Status before the Supreme Court
On December 18, 2019, a Bench comprising former Chief Justice of India (CJI) S.A. Bobde, Justices B.R. Gavai and Surya Kant refused to stay the operation of the law and instead suggested that the government publicise the actual intent of the Act so that there was no confusion among the public about its objectives and aims.
The Court rejected a similar plea for stay on January 22, 2020, by underscoring that it needs to hear the government first. Accordingly, the Centre was given 4 weeks to file its response to the petitions.
On October 6, 2022, a Bench comprising former CJI U.U. Lalit and Justices Ravindra Bhat and Hima Kohli passed an order stating that final hearings in the case would begin on December 6, 2022. However, the case has not been listed since then. As per the Supreme Court’s website, the petitions are currently listed before a Bench headed by Justice Pankaj Mithal.
Stay on CAA rules
The IUML, the lead petitioner in the case, and others such as the Democratic Youth Federation of India (DYFI), the All Assam Students Union (AASU), and Opposition leaders like Mr Debabrata Saika and Mr Abdul Khaleque have moved the top court seeking a stay on the rules notified on March 11.
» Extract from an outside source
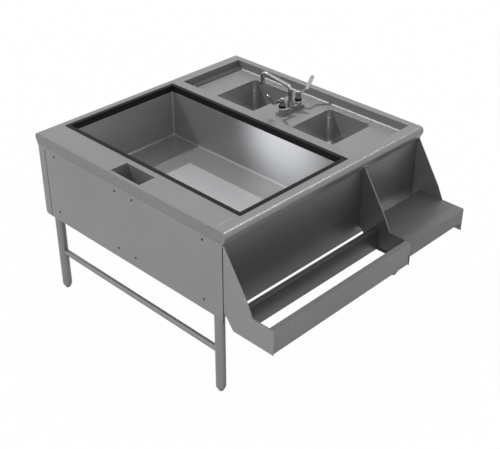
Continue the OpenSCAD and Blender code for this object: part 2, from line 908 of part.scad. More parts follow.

They have pointed out how the Centre had earlier averted a push for a stay of the CAA in the Supreme Court nearly five years ago by arguing that the rules had not been framed. It has also been highlighted that the rules have done away with the independent and tiered scrutiny of applications for citizenship by District Collectors on the ground, and recommendations of State governments as to the wisdom of granting citizenship to the applicants.
“There is no scope for the State government to give recommendations or for the Central government to conduct an inquiry about the suitability of the applicant,” the petitioners noted. Asserting that there is “no urgency,” they said that the government ought to have waited for a final decision from the Supreme Court before implementing the rules.
Fate of the challenge to Section 6A of the Citizenship Act
The proceedings against the CAA are also dependent on the outcome of the challenge to Section 6A of the 1955 Act which was introduced in furtherance of a Memorandum of Settlement called the “Assam Accord” signed on August 15, 1985, between the Centre and the leaders of the Assam movement.
In December last year, a five-judge Constitution Bench led by CJI D Y Chandrachud reserved its verdict on the validity of Section 6A after orally observing that the provision was enacted as a humanitarian measure in the wake of the 1971 Bangladesh Liberation War and was deeply interwoven in the country’s history.
Section 6A determines who is a foreigner in Assam by establishing March 24, 1971, as the cut-off date for entry — those who came to the State on or after January 1, 1966, but before March 25, 1971, were to be declared as “foreigners” and would have all the rights and obligations of Indian citizens except that they would not be able to vote for 10 years.
If March 24, 1971, is upheld as a valid cut-off date for entry into the State, then CAA can be held to be violative of the Assam Accord since it establishes a different timeline.